En la memoria del Carranza hay unos pisos iluminados detrás del fondo norte, donde el vecindario comparte vistas gratuitas y tortilla de patatas en sus balcones Vip. Es el escudo del Hércules iluminado por un reflector de la segunda guerra mundial sobre la extinta torre. Son Gárate y Rojo intercambiando banderines con gesto amable.

Es el trofeo el ansia de los nuevos futbolistas buscando un hueco en el once titular para la liga.

Es la cervecería del Barril en la Glorieta Ingeniero Lacierva hasta arriba de gente, con Pepe y Manolo despachando medias jarras de seis en seis antes de que un Big mac se comiera la memoria cervecera.

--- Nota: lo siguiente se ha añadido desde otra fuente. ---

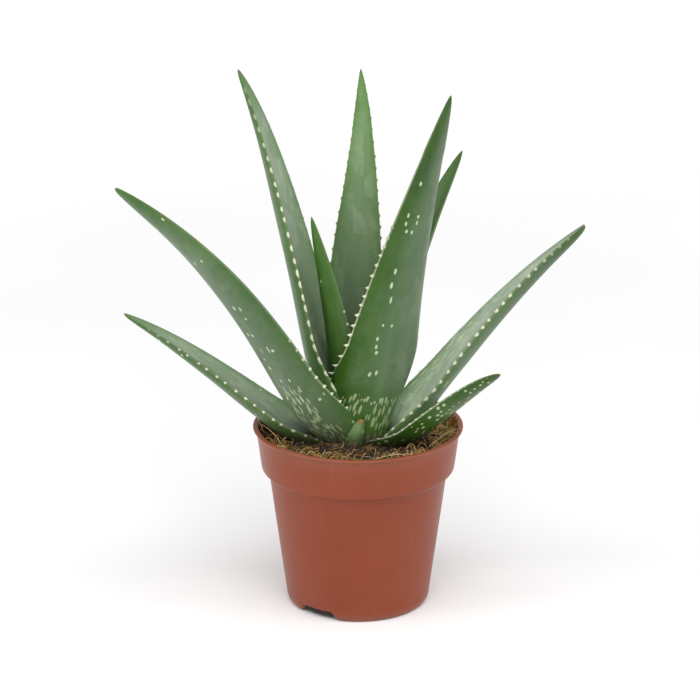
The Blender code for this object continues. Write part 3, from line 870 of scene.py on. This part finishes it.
def soil_height(x, y):
    """Height of the soil's surface, millimetres."""
    r = math.hypot(x, y)
    radii, heights = zip(*SOIL_TOP)
    base = float(np.interp(r, radii, heights))
    broad = noise.noise(Vector((x / 15.0, y / 15.0, 4.0)))
    lumps = noise.fractal(Vector((x / 4.5, y / 4.5, 9.0)), 0.9, 2.1, 5)
    return base + 1.1 * broad + 1.35 * lumps * min(1.0, max(0.0, (SOIL_RADIUS - r) / 3.0))


def make_soil(material):
    """The uneven top of the peat, a thin closed piece over the CAD soil."""
    rings, steps = SOIL_RINGS, SOIL_STEPS
    turns = [2 * math.pi * j / steps for j in range(steps)]
    vertices = []
    for i in range(rings):
        r = SOIL_RADIUS * ((i + 0.5) / rings) ** 0.85
        for a in turns:
            x, y = r * math.cos(a), r * math.sin(a)
            vertices.append((x, y, soil_height(x, y)))
    vertices += [(SOIL_RADIUS * math.cos(a), SOIL_RADIUS * math.sin(a), SOIL_UNDERSIDE) for a in turns]
    vertices += [(0.0, 0.0, soil_height(0.0, 0.0)), (0.0, 0.0, SOIL_UNDERSIDE)]
    top, under = len(vertices) - 2, len(vertices) - 1
    last = rings * steps
    faces = list(map(tuple, grid_faces(rings + 1, steps)))
    faces += [(top, (j + 1) % steps, j) for j in range(steps)]
    faces += [(under, last + j, last + (j + 1) % steps) for j in range(steps)]
    obj = new_object("soil_surface", np.array(vertices) * MM, faces, material)
    mesh = bmesh.new()
    mesh.from_mesh(obj.data)
    bmesh.ops.recalc_face_normals(mesh, faces=mesh.faces[:])
    mesh.to_mesh(obj.data)
    mesh.free()
    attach(obj, "root")
    return obj


FIBRE_TINTS = [
    ((0.46, 0.25, 0.06), 5), ((0.55, 0.38, 0.15), 3), ((0.30, 0.21, 0.035), 2),
    ((0.66, 0.55, 0.33), 1), ((0.20, 0.080, 0.025), 5), ((0.055, 0.028, 0.014), 4),
]
TUBE_SIDES = 5
FIBRES, CURLS, RIM_STRANDS, CRUMBS = 1900, 240, 34, 1300
LITTER_TOP, LITTER_EDGE = 106.6, 56.8  # how high and how far out the curls may reach
STRAW_COLOUR = (0.58, 0.40, 0.20)


def tube(path, radius):
    """A closed five-sided tube along a path, thinner at its ends."""
    path = np.asarray(path)
    ahead = np.gradient(path, axis=0)
    ahead /= np.linalg.norm(ahead, axis=1)[:, None] + 1e-9
    ref = np.array([0.0, 0.0, 1.0]) if abs(ahead[0][2]) < 0.8 else np.array([1.0, 0.0, 0.0])
    a = np.cross(ahead, ref)
    a /= np.linalg.norm(a, axis=1)[:, None] + 1e-9
    b = np.cross(ahead, a)
    size = radius * (0.35 + 0.65 * np.sin(np.linspace(0.12, 3.02, len(path))) ** 0.5)
    turn = np.linspace(0, 2 * math.pi, TUBE_SIDES, endpoint=False)
    rings = path[:, None] + size[:, None, None] * (
        a[:, None] * np.cos(turn)[None, :, None] + b[:, None] * np.sin(turn)[None, :, None]
    )
    faces = list(map(tuple, grid_faces(len(path), TUBE_SIDES)[:, ::-1]))
    last = (len(path) - 1) * TUBE_SIDES
    faces.append(tuple(range(TUBE_SIDES)))
    faces.append(tuple(last + k for k in reversed(range(TUBE_SIDES))))
    return rings.reshape(-1, 3), faces


def kept_inside(x, y, radius):
    reach = math.hypot(x, y)
    return (x * radius / reach, y * radius / reach) if reach > radius else (x, y)


def litter_object(name, vertices, faces, colours, material):
    obj = new_object(name, np.concatenate(vertices), faces, material)
    tint = np.concatenate(colours)
    set_attribute(obj, "tint", np.column_stack([tint, np.ones(len(tint))]), "FLOAT_COLOR")
    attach(obj, "root")
    return obj


class Strands:
    """Thin tubes gathered for one mesh, each in a colour of its own."""

    def __init__(self):
        self.vertices, self.faces, self.colours = [], [], []

    def add(self, path, radius, tint):
        points, sides = tube(np.array(path) * MM, radius * MM)
        start = sum(len(v) for v in self.vertices)
        self.vertices.append(points)
        self.faces.extend(tuple(k + start for k in side) for side in sides)
        self.colours.append(np.tile(tint, (len(points), 1)))


def lying_fibres(strands, rng, tints):
    """Fibres that lie in clumps all over the peat."""
    for _ in range(FIBRES):
        r = SOIL_RADIUS * math.sqrt(rng.uniform(0.02, 1.0)) * 0.985
        a = rng.uniform(0, 2 * math.pi)
        x, y = r * math.cos(a), r * math.sin(a)
        clump = noise.noise(Vector((x / 8.0, y / 8.0, 21.0)))
        if clump < rng.normal(0.06, 0.10):
            continue
        heading = rng.uniform(0, 2 * math.pi)
        curl = rng.normal(0.0, 0.30)
        steps = int(rng.integers(8, 20))
        stride = rng.uniform(0.7, 1.5)
        lift = rng.uniform(0.1, 1.2) if rng.uniform() < 0.7 else rng.uniform(1.2, 4.0)
        path = []
        for k in range(steps):
            height = soil_height(x, y) + lift * math.sin(math.pi * (k / (steps - 1))) + 0.15
            path.append((x, y, height))
            heading += curl + rng.normal(0.0, 0.22)
            x += stride * math.cos(heading)
            y += stride * math.sin(heading)
            x, y = kept_inside(x, y, SOIL_RADIUS - 0.3)
        tint = tints[rng.integers(len(tints))] * rng.uniform(0.45, 1.15)
        strands.add(path, rng.uniform(0.10, 0.22), tint)


def standing_curls(strands, rng, tints):
    """Curls that stand up inside the rim, thickest at the front left and on the right."""
    for _ in range(CURLS):
        a = math.radians(rng.choice([rng.normal(300, 34), rng.normal(238, 24), rng.normal(5, 30)]))
        r = rng.uniform(44.0, 55.5)
        x, y = r * math.cos(a), r * math.sin(a)
        heading = a + rng.normal(math.pi / 2, 0.7) * rng.choice([-1, 1])
        size = rng.uniform(2.0, 6.0)
        path = []
        for k in range(12):
            share = k / 11
            swing = heading + 2.2 * share
            z = soil_height(x, y) + size * math.sin(math.pi * share * 0.9)
            path.append((x, y, min(z, LITTER_TOP)))
            x += 0.75 * math.cos(swing)
            y += 0.75 * math.sin(swing)
            x, y = kept_inside(x, y, LITTER_EDGE)
        tint = tints[rng.integers(len(tints) // 2)] * rng.uniform(0.8, 1.25)
        strands.add(path, rng.uniform(0.12, 0.24), tint)


def rim_strands(strands, rng, tints):
    """Strands that lean over the rim."""
    for i in range(RIM_STRANDS):
        a = math.radians(rng.choice([rng.normal(352, 22), rng.normal(200, 10), rng.normal(268, 30)],
                                    p=[0.6, 0.15, 0.25]))
        sway = rng.normal(0.0, 0.10)
        end = rng.uniform(55.5, 60.2)
        path = []
        for share in np.linspace(0.0, 1.0, 12):
            r = 48.0 + (end - 48.0) * share
            turn = a + sway * math.sin(2.4 * share) + 0.012 * math.sin(9.0 * share + i)
            x, y = r * math.cos(turn), r * math.sin(turn)
            low = soil_height(x, y) + 0.3 if r < 55.0 else 102.0
            z = float(np.interp(r, (48.0, 54.5, 57.2, 60.2), (low, 105.6, 107.0, 106.7)))
            path.append((x, y, z))
        tint = tints[rng.integers(len(tints) // 2)] * rng.uniform(0.6, 1.2)
        strands.add(path, rng.uniform(0.10, 0.19), tint)


def straws(strands):
    """A few long straws: one from the left of the rim down to the front, others across the soil."""
    for ends, bow in (
        (((-55.0, -3.0, 106.9), (-43.0, -22.0, 101.2)), 1.6),
        (((-57.5, -1.0, 110.0), (-54.0, -5.0, 103.0)), 0.5),
        (((-20.0, -50.0, 103.5), (6.0, -53.0, 101.5)), -2.0),
        (((8.0, -48.0, 102.5), (34.0, -42.0, 103.0)), 2.2),
        (((40.0, -30.0, 103.5), (56.0, -6.0, 105.5)), 1.8),
    ):
        first, last = np.array(ends[0]), np.array(ends[1])
        share = np.linspace(0.0, 1.0, 16)[:, None]
        arch = np.sin(math.pi * share) * np.array((0.3, -0.6, 1.0)) * bow
        strands.add(first + (last - first) * share + arch, 0.26, np.array(STRAW_COLOUR))


def make_fibres(material):
    rng = np.random.default_rng(SEED + 5)
    tints = [np.array(t) for t, weight in FIBRE_TINTS for _ in range(weight)]
    strands = Strands()
    lying_fibres(strands, rng, tints)
    standing_curls(strands, rng, tints)
    rim_strands(strands, rng, tints)
    straws(strands)
    return litter_object("soil_fibres", strands.vertices, strands.faces, strands.colours, material)


def make_crumbs(material):
    """Bits of bark and peat lying on the soil."""
    rng = np.random.default_rng(SEED + 6)
    base = bmesh.new()
    bmesh.ops.create_icosphere(base, subdivisions=1, radius=1.0)
    shape = np.array([v.co[:] for v in base.verts])
    triangles = [tuple(v.index for v in f.verts) for f in base.faces]
    base.free()
    vertices, faces, colours = [], [], []
    for _ in range(CRUMBS):
        r = SOIL_RADIUS * math.sqrt(rng.uniform(0.02, 1.0)) * 0.98
        a = rng.uniform(0, 2 * math.pi)
        x, y = r * math.cos(a), r * math.sin(a)
        size = rng.uniform(0.35, 1.5) * (1.0 if rng.uniform() < 0.93 else 1.7)
        stretch = np.array([rng.uniform(0.5, 1.6), rng.uniform(0.4, 1.0), rng.uniform(0.3, 0.8)])
        turn = rng.uniform(0, 2 * math.pi)
        bits = shape * (1.0 + rng.normal(0, 0.16, shape.shape)) * stretch * size
        c, s = math.cos(turn), math.sin(turn)
        bits = np.column_stack([bits[:, 0] * c - bits[:, 1] * s, bits[:, 0] * s + bits[:, 1] * c, bits[:, 2]])
        start = len(vertices) * len(shape)
        vertices.append((bits + (x, y, soil_height(x, y) + 0.2 * size)) * MM)
        faces += [tuple(k + start for k in t) for t in triangles]
        dark = rng.uniform()
        tint = np.array((0.018, 0.011, 0.007)) if dark < 0.6 else np.array((0.085, 0.040, 0.018))
        if dark > 0.93:
            tint = np.array((0.22, 0.13, 0.05))
        colours.append(np.tile(tint * rng.uniform(0.7, 1.3), (len(shape), 1)))
    return litter_object("soil_crumbs", vertices, faces, colours, material)


# ---------------------------------------------------------------- studio


# Each soft light: name, place in metres, width and height in metres, and watts.
LIGHTS = (
    ("front", (0.15, -1.45, 2.15), (2.2, 2.2), 46.0),
    ("left", (-1.5, -0.5, 0.8), (0.9, 1.4), 9.0),
    ("right", (1.5, -0.35, 0.8), (0.9, 1.4), 7.0),
)
LIT_POINT = (0.0, 0.0, 0.15)
SKY_STRENGTH = 0.58
FLOOR_SIDE = 10.0
CAMERA_PLACE = (-0.0046, -1.700, 0.735)
CAMERA_DOWN = 18.97  # degrees below level
CAMERA_LENS = 163.1  # millimetres, on a sensor 36 mm wide


def area_light(name, place, size, power):
    light = bpy.data.lights.new(name, "AREA")
    light.shape = "RECTANGLE"
    light.size, light.size_y = size
    light.energy = power
    obj = bpy.data.objects.new(name, light)
    bpy.context.scene.collection.objects.link(obj)
    obj.location = place
    obj.rotation_euler = (Vector(LIT_POINT) - Vector(place)).to_track_quat("-Z", "Y").to_euler()


def make_studio():
    bpy.ops.mesh.primitive_plane_add(size=FLOOR_SIDE, location=(0.0, 0.0, 0.0))
    floor = bpy.context.object
    floor.name = "floor"
    floor.data.materials.append(studio_floor())

    world = bpy.data.worlds.new("studio")
    world.use_nodes = True
    background = world.node_tree.nodes["Background"]
    background.inputs["Color"].default_value = (1.0, 1.0, 1.0, 1.0)
    background.inputs["Strength"].default_value = SKY_STRENGTH
    bpy.context.scene.world = world
    for light in LIGHTS:
        area_light(*light)

    camera = bpy.data.cameras.new("camera")
    camera.sensor_width = 36.0
    camera.lens = CAMERA_LENS
    camera.clip_end = 50.0
    obj = bpy.data.objects.new("camera", camera)
    bpy.context.scene.collection.objects.link(obj)
    obj.location = CAMERA_PLACE
    obj.rotation_euler = (math.radians(90.0 - CAMERA_DOWN), 0.0, 0.0)
    bpy.context.scene.camera = obj
    settings = bpy.context.scene.view_settings
    settings.view_transform = "Standard"
    settings.look = "None"
    settings.exposure = 0.0
    settings.gamma = 1.0


for index, (name, leaf) in enumerate(LEAVES.items()):
    make_leaf(name, {**USUAL_LEAF, **leaf}, index)
make_pot(pot_plastic())
soil_material = peat()
make_soil(soil_material)
litter_material = litter()
make_fibres(litter_material)
make_crumbs(litter_material)
for node, material in (("soil", soil_material), ("stem", stem_skin())):
    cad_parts[node].data.materials.clear()
    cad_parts[node].data.materials.append(material)
make_studio()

El trofeo carranza son los otros pregoneros que me han precedido, entre ellos muchos admirados compañeros de profesión y el año pasado mi querido José Yélamo, quien también une conyugalmente Cádiz y La Coruña, como Hércules. Entre ellos, hoy, como siempre, me acuerdo de mi compañero Theo Vargas, al que se le encendían los ojos y entraba en trance cuando hablaba del Cádiz. Theo, siempre en el recuerdo.

PARTE 4

2024. Y llega la Lazio, el club histórico fundado en 1900, en el parteaguas del siglo XX. Un club histórico y romano. El club albiceleste que ya nos acompañó en la edición en la que el Carranza celebraba sus bodas de oro.

Un grupo de deportistas impulsó el nacimiento del club en el barrio del Prati, a la orilla derecha del Tíber. Un elegante barrio en el centro de Roma, pegado al Vaticano y a un paseo del anfiteatro romano, donde los gaditanos tenían asiento reservado en su grada desde los tiempos de los Balbo. De gaditanorum. De los gaditanos. Esa inscripción cincelada en la sillería de la cávea, la zona reservada a los senadores y las clases privilegiadas de la sociedad romana, indicaba la importancia que el imperio concedía a Gades en su época. Queda dicho por sí impresiona un poco a los jugadores de la Lazio.

Bienvenido sea el equipo romano a la antigua Gades. Indiscutiblemente se sentirán como en casa.

Y llega el Cádiz, esperamos que con las baterías y las ilusiones cargadas para asaltar de nuevo la Primera División, en la que ya nos encontramos más confortables que en la segunda. Y llega su afición, inasequible a los tropezones. Las gradas volverán a ser amarillas y azules y confiamos en que el futuro, también.

El Cádiz es muchas veces más la ilusión de una promesa que la promesa. Nos gusta lo que encierran las promesas, claro. Pero también hemos aprendido a conformarnos con la ilusión. Es un club muy particular. En el que las alegrías no duran eternamente. Pero, dejen el fatalismo, las penas, tampoco. Por eso lo queremos, lo seguimos y cada año lo esperamos. Y este año no va a ser menos. 2025 es un bonito año para volver a Primera. Unamuno invitaba a hallar lo universal en las entrañas de lo local. Y en lo limitado y circunscrito, lo eterno, como la ciudad de Roma. El Cádiz es universal y eterno. Que lo sepan nuestros amigos romanos que nos visitan.

Suerte para los dos equipos

PARTE 5 / FIN

Acabo.

Si el Carranza hubiera sido solo un trofeo habría sido devorado por el torbellino de los tiempos, por la oferta saturada de fútbol televisivo, por internet, por las plataformas digitales y hasta por el videojuego. En una sociedad en la que competimos básicamente por tiempo disponible, el Carranza sería historia. Se habría impuesto el principio de realidad. Pero hoy es historia en el mejor sentido. Es historia y es futuro. El futuro es una palabra universalmente verde esperanza; y en Cádiz, azul y amarilla. Siempre es mejor replegarse, ser flexibles, adaptarse a las circunstancias que partirse. Y hay que admitir que no es poco.

Este año iremos de nuevo a la grada del Carranza, como si fuera aquella edición fundacional con el Barcelona, el Cádiz, el Atlético de Portugal y el Sevilla, que resultaría campeón de la primera edición. Va a hacer ahora 70 años.

Vamos descontando ediciones hasta alcanzar, primero, su aniversario de platino con 75 años y, después, su centenario, un acontecimiento que seguro qué llegará y con el Cádiz en Primera. “Vivir lleva tiempo”, escribió Albert Camus. Tomémonos nuestro tiempo pero no demasiado.

Ya llegan los cadistas, llegan todos los gaditanos. Suena la banda de música. La ciudad está preparada. Se abre el Carranza. Llega la septuagésima edición del Trofeo de los trofeos.

Que 70 años no son nada.

Como en el fandango de Paco Toronjo. Todo el que dice yo soy es porque no tiene que le diga tú eres. El Carranza no dice yo soy porque los demás le dicen tú eres.

Que comience el trofeo de los trofeos, que queda así presentado y pregonado.